Late Storybooks. Each week, the Storybook assignment is the only assignment that can be turned in late for partial credit. Since I cannot get all the Storybooks graded and returned immediately, it is fine with me if you turn in the Storybook late. If you want full credit (10 points) you must turn the Storybook assignment in over the weekend (or during the Monday morning grace period). If you turn it in late, you can receive partial credit, as follows: turn it in on Monday after noon and you can receive up to 8 points credit; on Tuesday, you can receive up to 7 points of credit; on Wednesday you can receive up to 6 points of credit. If you turn the Storybook assignment in on Thursday before noon, you can receive up to 5 points of credit. No late Storybook assignments will be accepted after noon on Thursday.
Internet Assignment emails. I will be replying to your Week 2 Internet assignment emails, but you don't have to wait on my reply before you go on to the Week 3 Internet assignment. So, please feel free to do that at your convenience; you don't need to wait on my reply to your Week 2 practice website in order to complete the Week 3 Internet assignment. Same goes for Tech Tips - you don't need to wait on a reply to your Tech Tip email before you go on and do another one, or more!

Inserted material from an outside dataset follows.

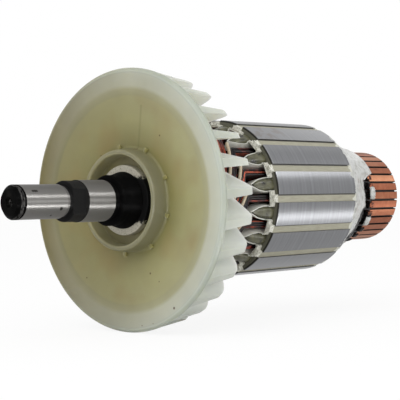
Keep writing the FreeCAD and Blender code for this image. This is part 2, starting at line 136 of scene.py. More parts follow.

Technology Tuesday. I will be adding a new Technology Tip every Tuesday - and the tip I added today is a quick step-by-step for creating a blog with Google's Blogger.com. Having a blog can be useful if you have any stories from your Ning blog that you want to keep after the class is over and/or to share with other people not in the class - or for anything you want to blog about. For details, see this Tech Tip: Create a Blog with Blogger.com.
Tuesday Events on Campus. From 1PM-1:30PM and again from 3:30PM-4:00PM the folks from Career Services will be offering resume consulting in the Union Sooner Room, on the first floor near Crossroads (time/location/details). Find out more about this and other events at the Campus Calendar online.
September 4: Mary Renault. Today, September 4, marks the birthday of the English novelist Mary Renault who was born in 1904 and died in 1983. Renault wrote novels based on ancient Greek mythology and ancient Greek history. She wrote a pair of novels about the mythological hero Theseus (The King Must Die, Bull from the Sea), as well as a trilogy of novels about Alexander the Great. It is the middle novel of that Alexander trilogy - The Persian Boy - which is my own personal favorite of her novels. The novel is narrated by Bagoas, the Persian boy whom Alexander notoriously took as his lover. Renault was one of the first historical novelists to write openly about homosexual love in ancient Greece, and the story she tells in The Persian Boy is intense, dramatic and unforgettable. Highly recommended!